Then, a downdraft must develop within the rotating column of air. It seems that this downdraft is usually at the upshear periphery of the mesocyclone. There is no other way to get rotation to the ground (except through turbulent diffusion of rotation from aloft which is a highly unlikely process). The details of how this downdraft is thought to transport rotation toward the ground are left to another page*. Not only does the downdraft bring the rotation downward, there is good evidence that in some cases it actually intensifies the overall mesocyclone as well. At this stage, we now have rotation extending to the ground, but we do not yet have a tornado.

In the third stage, some of the downdraft air that descends in the outer portion of the rotating region spreads upon reaching the ground. It may spread inward toward the axis of rotation, as well as outward away from the axis. To the extent that the inward-spreading air contains buoyancy, CAPE, and does not contain CIN, it can then accelerate upward near the axis of rotation. The associated convergence and stretching leads to the development of a tornado.

Three ingredients for tornado formation …

As just described, we believe supercell tornado formation follows a process of 1) the development of a persistent rotating updraft, 2) the development of a downdraft partially embedded in the rotation that aids in the development of rotation to the ground, and 3) the focusing of that rotation through convergence if the downdraft reaches the ground with some very uncommon properties.  Based on this description, it is our hypothesis that tornado formation involves the intersection of three ingredients, which are described below.  When thinking about the ingredients, the reader should become aware that …
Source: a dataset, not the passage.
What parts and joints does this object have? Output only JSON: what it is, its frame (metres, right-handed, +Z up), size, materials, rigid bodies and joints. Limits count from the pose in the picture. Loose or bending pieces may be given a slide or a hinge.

• Because all three ingredients must occur in concert, tornado formation is much less frequent than the occurrence of any one or two of these processes.
•  These ingredients themselves are rather infrequent in the atmosphere.
•  Tornadoes can be expected to occur even on some occasions when forecast parameters are generally unimpressive. The three ingredients that must occur to allow tornado formation are illustrated in this diagram.  None of these ingredients is common in the atmosphere; tornadoes in this forecast model only occur when all three occur jointly. 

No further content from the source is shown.